By: Amanda Marsh, Associate Editor
Months ahead of schedule, Lighthouse Development Group--a joint venture of developer Charles Wang and RexCorp Realty L.L.C.--have filed plans with Long Island's Town of Hempstead for the approximately $2 billion, 5.5 million-square-foot Lighthouse at Long Island mixed-used development.The filing and rezoning of the site marks the start of the official public review and approval process of the project, which will revitalize the Nassau Veterans Memorial Coliseum (pictured) and the surrounding area into a 24/7 suburban center through a 150-acre planned development district. Lighthouse will include various housing projects, office space, complementary retail, conference and exhibition space and Long Island's first five-star hotel.
In the meantime, the Lighthouse Development team has already started a review of existing environmental conditions surrounding the side, including traffic, access to public transportation, land uses, utilities and other considerations which will form the baseline for an environmental impact statement that will study the impacts associated with the proposal. A public scoping process is expected to begin in early 2008, and RexCorp chairman & CEO Scott Rechler recently told CPN that the project should start within 18 to 24 months.
The project is expected to generate almost $60 million of annual real estate tax revenue, 16,000 construction jobs, thousands of permanent jobs and many new businesses. Overall, Lighthouse at Long Island will add more than $200 million of incremental revenue over the next 25 years to Nassau County and New York State, the joint venture had noted.
"This development is a positive for Long Island," said Brian Dugan, senior managing director of CB Richard Ellis Inc.'s Long Island, Queens, Brooklyn and Bronx office, who is not involved in the project. "There's not enough new product in Long Island, and projects that are (coming online) are not enough."
Dugan noted that many companies have also been more aware of their earnings and may rethink paying $125 per-square-foot rents in Manhattan. "Why pay that much when you can get $42-per-square-foot brand new space?" he asked. And since the other major New York City metropolitan office markets--Westchester, Fairfield, Conn. and the New Jersey waterfront--are extremely tight, Long Island would be a natural transition. "(Long Island) is hoping to become a recipient," he continued. "This project has the kind of infrastructure companies are looking for."
The powerhouse duo of Rechler and Wang have been keeping quite busy as of late; at the end of October, they announced the creation of the Lighthouse Foundation, a charitable organization that received an initial endowment of $1 million from Lighthouse Development Group. The mission of the foundation is to identify and nurture opportunities that strengthen the communities and institutions that surround both the Coliseum and the Lighthouse project.

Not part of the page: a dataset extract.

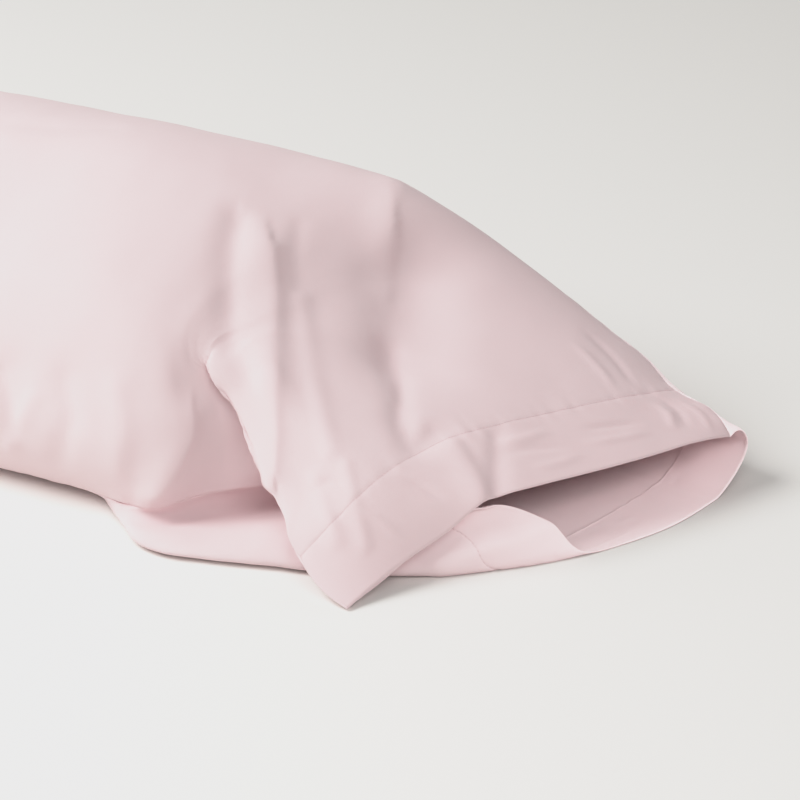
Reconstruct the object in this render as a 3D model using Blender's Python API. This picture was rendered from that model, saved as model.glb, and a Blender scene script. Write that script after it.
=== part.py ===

RexCorp has also recently announced two other major mixed-use projects on Long Island: the $1 billion, 67-acre waterfront Glen Isles development in Glen Cove; and a $550 million, 224-unit Ritz-Carlton condominium residences project in North Hills with co-developer Midtown Properties. The latter project is part of a $2.8 billion partnership between RexCorp and Midtown, which will also include another Ritz-Carlton residential project in Baltimore's Inner Harbor and a 6-million-square-foot mixed-use waterfront project in Bridgeport, Conn.